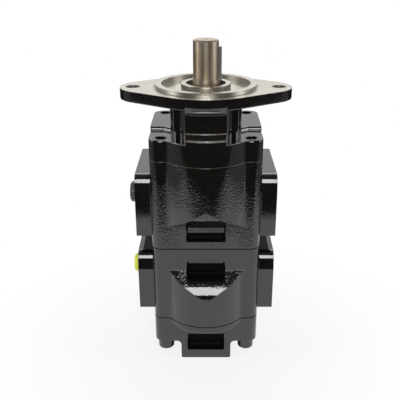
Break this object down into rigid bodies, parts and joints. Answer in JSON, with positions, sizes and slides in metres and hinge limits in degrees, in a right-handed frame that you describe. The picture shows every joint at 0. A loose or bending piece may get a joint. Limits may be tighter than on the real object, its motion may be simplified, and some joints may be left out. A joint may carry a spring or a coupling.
{
  "type": "tandem hydraulic gear pump",
  "caption": "Tandem external gear pump: two cast housings between end covers, two-bolt pilot flange, keyed drive shaft, side flange ports.",
  "frame": {"origin": "centre of the mounting pilot in the plane of the flange's mounting face", "axes": "+Z along the drive shaft out of the pump; X along the two flange holes, inlets on +X and outlets on -X; +Y towards the driven gears"},
  "size_m": [0.172, 0.154, 0.354],
  "materials": {
    "black_cast_iron": "gloss black paint over rough casting, machined faces bare",
    "ground_steel": "ground",
    "key_steel": "drawn, dull",
    "spring_steel": "phosphated",
    "dowel_steel": "ground",
    "black_bolt": "gloss black paint",
    "bearing_bronze": "machined",
    "seal_rubber": "matte black",
    "grey_plastic": "satin",
    "yellow_plastic": "satin"
  },
  "bodies": {
    "pump_casing": {"front_cover": "black_cast_iron", "front_housing": "black_cast_iron", "rear_housing": "black_cast_iron", "rear_cover": "black_cast_iron", "shaft_seal": "seal_rubber", "seal_snap_ring": "spring_steel", "tie_bolts": "black_bolt", "front_dowels": "dowel_steel", "middle_dowels": "dowel_steel", "rear_dowels": "dowel_steel", "front_port_plug": "grey_plastic", "rear_port_plug": "yellow_plastic", "front_cover_drive_bushing": "bearing_bronze", "front_cover_driven_bushing": "bearing_bronze", "front_housing_drive_bushing": "bearing_bronze", "front_housing_driven_bushing": "bearing_bronze", "rear_housing_drive_bushing": "bearing_bronze", "rear_housing_driven_bushing": "bearing_bronze", "rear_cover_drive_bushing": "bearing_bronze", "rear_cover_driven_bushing": "bearing_bronze", "front_upper_thrust_plate": "bearing_bronze", "front_upper_plate_seal": "seal_rubber", "front_lower_thrust_plate": "bearing_bronze", "front_lower_plate_seal": "seal_rubber", "rear_upper_thrust_plate": "bearing_bronze", "rear_upper_plate_seal": "seal_rubber", "rear_lower_thrust_plate": "bearing_bronze", "rear_lower_plate_seal": "seal_rubber", "front_section_seal": "seal_rubber", "middle_section_seal": "seal_rubber", "rear_section_seal": "seal_rubber"},
    "drive_train": {"drive_shaft": "ground_steel", "shaft_key": "key_steel", "coupling_sleeve": "ground_steel", "rear_drive_gear": "ground_steel"},
    "front_driven_gear": {"front_driven_gear": "ground_steel"},
    "rear_driven_gear": {"rear_driven_gear": "ground_steel"}
  },
  "joints": [
    {"name": "drive_rotation", "type": "hinge", "parent": "pump_casing", "child": "drive_train", "pos_m": [0, 0, 0], "axis": [0, 0, 1], "continuous": true},
    {"name": "front_driven_rotation", "type": "hinge", "parent": "pump_casing", "child": "front_driven_gear", "pos_m": [0, 0.046, 0], "axis": [0, 0, 1], "continuous": true},
    {"name": "rear_driven_rotation", "type": "hinge", "parent": "pump_casing", "child": "rear_driven_gear", "pos_m": [0, 0.046, 0], "axis": [0, 0, 1], "continuous": true}
  ],
  "couplings": [
    {"joint": "front_driven_rotation", "follows": "drive_rotation", "ratio": -1},
    {"joint": "rear_driven_rotation", "follows": "drive_rotation", "ratio": -1}
  ]
}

* * *

**TASK BRIEF:** Write the entire listing out again, word for word.

**COMPLETE ANSWER:**
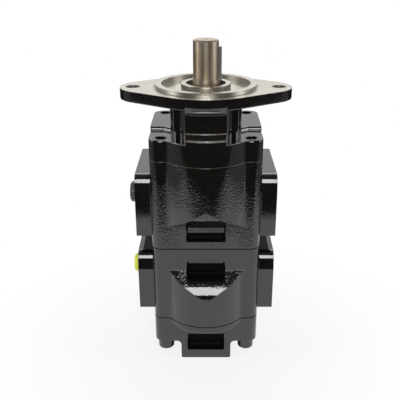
Break this object down into rigid bodies, parts and joints. Answer in JSON, with positions, sizes and slides in metres and hinge limits in degrees, in a right-handed frame that you describe. The picture shows every joint at 0. A loose or bending piece may get a joint. Limits may be tighter than on the real object, its motion may be simplified, and some joints may be left out. A joint may carry a spring or a coupling.
{
  "type": "tandem hydraulic gear pump",
  "caption": "Tandem external gear pump: two cast housings between end covers, two-bolt pilot flange, keyed drive shaft, side flange ports.",
  "frame": {"origin": "centre of the mounting pilot in the plane of the flange's mounting face", "axes": "+Z along the drive shaft out of the pump; X along the two flange holes, inlets on +X and outlets on -X; +Y towards the driven gears"},
  "size_m": [0.172, 0.154, 0.354],
  "materials": {
    "black_cast_iron": "gloss black paint over rough casting, machined faces bare",
    "ground_steel": "ground",
    "key_steel": "drawn, dull",
    "spring_steel": "phosphated",
    "dowel_steel": "ground",
    "black_bolt": "gloss black paint",
    "bearing_bronze": "machined",
    "seal_rubber": "matte black",
    "grey_plastic": "satin",
    "yellow_plastic": "satin"
  },
  "bodies": {
    "pump_casing": {"front_cover": "black_cast_iron", "front_housing": "black_cast_iron", "rear_housing": "black_cast_iron", "rear_cover": "black_cast_iron", "shaft_seal": "seal_rubber", "seal_snap_ring": "spring_steel", "tie_bolts": "black_bolt", "front_dowels": "dowel_steel", "middle_dowels": "dowel_steel", "rear_dowels": "dowel_steel", "front_port_plug": "grey_plastic", "rear_port_plug": "yellow_plastic", "front_cover_drive_bushing": "bearing_bronze", "front_cover_driven_bushing": "bearing_bronze", "front_housing_drive_bushing": "bearing_bronze", "front_housing_driven_bushing": "bearing_bronze", "rear_housing_drive_bushing": "bearing_bronze", "rear_housing_driven_bushing": "bearing_bronze", "rear_cover_drive_bushing": "bearing_bronze", "rear_cover_driven_bushing": "bearing_bronze", "front_upper_thrust_plate": "bearing_bronze", "front_upper_plate_seal": "seal_rubber", "front_lower_thrust_plate": "bearing_bronze", "front_lower_plate_seal": "seal_rubber", "rear_upper_thrust_plate": "bearing_bronze", "rear_upper_plate_seal": "seal_rubber", "rear_lower_thrust_plate": "bearing_bronze", "rear_lower_plate_seal": "seal_rubber", "front_section_seal": "seal_rubber", "middle_section_seal": "seal_rubber", "rear_section_seal": "seal_rubber"},
    "drive_train": {"drive_shaft": "ground_steel", "shaft_key": "key_steel", "coupling_sleeve": "ground_steel", "rear_drive_gear": "ground_steel"},
    "front_driven_gear": {"front_driven_gear": "ground_steel"},
    "rear_driven_gear": {"rear_driven_gear": "ground_steel"}
  },
  "joints": [
    {"name": "drive_rotation", "type": "hinge", "parent": "pump_casing", "child": "drive_train", "pos_m": [0, 0, 0], "axis": [0, 0, 1], "continuous": true},
    {"name": "front_driven_rotation", "type": "hinge", "parent": "pump_casing", "child": "front_driven_gear", "pos_m": [0, 0.046, 0], "axis": [0, 0, 1], "continuous": true},
    {"name": "rear_driven_rotation", "type": "hinge", "parent": "pump_casing", "child": "rear_driven_gear", "pos_m": [0, 0.046, 0], "axis": [0, 0, 1], "continuous": true}
  ],
  "couplings": [
    {"joint": "front_driven_rotation", "follows": "drive_rotation", "ratio": -1},
    {"joint": "rear_driven_rotation", "follows": "drive_rotation", "ratio": -1}
  ]
}